The eligibility requirements for PLL have not changed. They are:

  • An employee who has completed the initial probationary period set by the terms of employment, not to exceed 3 months, or, if there is no such probationary period, has been employed by the same employer for at least three (3) consecutive months as a full-time employee.
  • The leave must be for the purpose of giving birth to a child, for the placement of a child under the age of 18 (or under the age of 23 if the child is mentally or physically disabled) for adoption with the employee, or for the placement of a child with an employee pursuant to a court order.
  • The employee is required to give at least two (2) weeks advance notice to the employer of his or her anticipated date of departure on leave and intention to return from leave, or provide notice as soon as practicable if the delay is for reasons beyond the individual’s control.

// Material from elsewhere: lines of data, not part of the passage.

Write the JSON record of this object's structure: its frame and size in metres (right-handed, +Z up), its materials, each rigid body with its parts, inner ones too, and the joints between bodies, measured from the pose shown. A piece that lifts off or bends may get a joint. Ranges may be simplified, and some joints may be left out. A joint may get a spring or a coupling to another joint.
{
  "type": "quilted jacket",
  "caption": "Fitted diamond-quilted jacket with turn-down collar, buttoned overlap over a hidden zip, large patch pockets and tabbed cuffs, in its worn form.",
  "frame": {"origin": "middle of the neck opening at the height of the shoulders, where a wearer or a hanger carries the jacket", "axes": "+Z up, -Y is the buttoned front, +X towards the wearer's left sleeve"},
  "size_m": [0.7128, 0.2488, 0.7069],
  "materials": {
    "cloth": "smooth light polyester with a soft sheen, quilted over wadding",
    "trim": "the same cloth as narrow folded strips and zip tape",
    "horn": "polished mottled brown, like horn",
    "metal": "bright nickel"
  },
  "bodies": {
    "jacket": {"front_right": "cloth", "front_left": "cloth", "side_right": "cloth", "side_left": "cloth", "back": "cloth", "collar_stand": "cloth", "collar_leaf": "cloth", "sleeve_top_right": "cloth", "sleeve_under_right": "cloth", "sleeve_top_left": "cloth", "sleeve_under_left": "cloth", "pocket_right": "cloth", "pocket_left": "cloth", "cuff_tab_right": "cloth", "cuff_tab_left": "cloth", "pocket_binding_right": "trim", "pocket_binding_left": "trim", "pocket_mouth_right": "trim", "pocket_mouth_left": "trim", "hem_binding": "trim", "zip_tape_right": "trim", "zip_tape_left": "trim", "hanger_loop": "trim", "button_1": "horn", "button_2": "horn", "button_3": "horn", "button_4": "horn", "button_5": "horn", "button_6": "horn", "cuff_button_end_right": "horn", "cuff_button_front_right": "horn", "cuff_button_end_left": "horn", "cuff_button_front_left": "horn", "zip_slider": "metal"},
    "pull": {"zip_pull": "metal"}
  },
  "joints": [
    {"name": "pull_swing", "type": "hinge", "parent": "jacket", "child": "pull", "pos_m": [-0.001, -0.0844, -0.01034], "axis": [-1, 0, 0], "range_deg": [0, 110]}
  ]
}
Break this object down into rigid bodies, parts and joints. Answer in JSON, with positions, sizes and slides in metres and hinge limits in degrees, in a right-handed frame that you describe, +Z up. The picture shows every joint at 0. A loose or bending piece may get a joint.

Employees eligible for PLL are to be restored to the employee’s previous, or a similar, position with the same status, pay, length of service credit and seniority, wherever applicable, as of the date of the leave, unless other employees with the same or similar position, equal status or length of service have been laid off due to economic conditions or other changes in the employer’s operating conditions, although an employee on parental leave are entitled to any preferential consideration for another position if the employee has such entitlement when s/he commenced parental leave.  Additionally, while employees do not accrue additional vacation or additional benefits, an employee on parental leave is entitled to use any benefits accrued prior to commencement of the leave.

The PLL also creates a new obligation for employers who voluntarily provide parental leave for a period of time greater than eight (8) weeks. Specifically, an employer cannot deny the rights under the PLL for a leave that is greater than eight (8) week, unless the employer:

[C]learly informs the employee in writing prior to the commencement of the parental leave, and prior to any subsequent extension of that leave, that taking longer than 8 weeks of leave will result in the denial of reinstatement or loss of other rights and benefits.

As a result, if an employer voluntarily grants a parental leave for a period of time greater than eight (8) weeks, unless it has given prior notice to the employee that taking greater than (8) weeks could jeopardize the employee’s position, the employer may be required to return the employee to work as if the leave had been eight (8) or fewer weeks.

With this upcoming change in parental leave and recent change in domestic violence leave law and upcoming paid sick leave law, employers should certainly review their handbooks and update their postings to ensure that they are compliant with these new laws. Additionally, in-house counsel and employers should be sure to consider the protections that these laws provide, and the concomitant obligations they impose on employers when making decisions about lay-offs, raises, promotions, and discipline, as subtle biases against employees who have availed themselves of protected leaves are much more prevalent than direct denial of or interference with the taking of such leaves.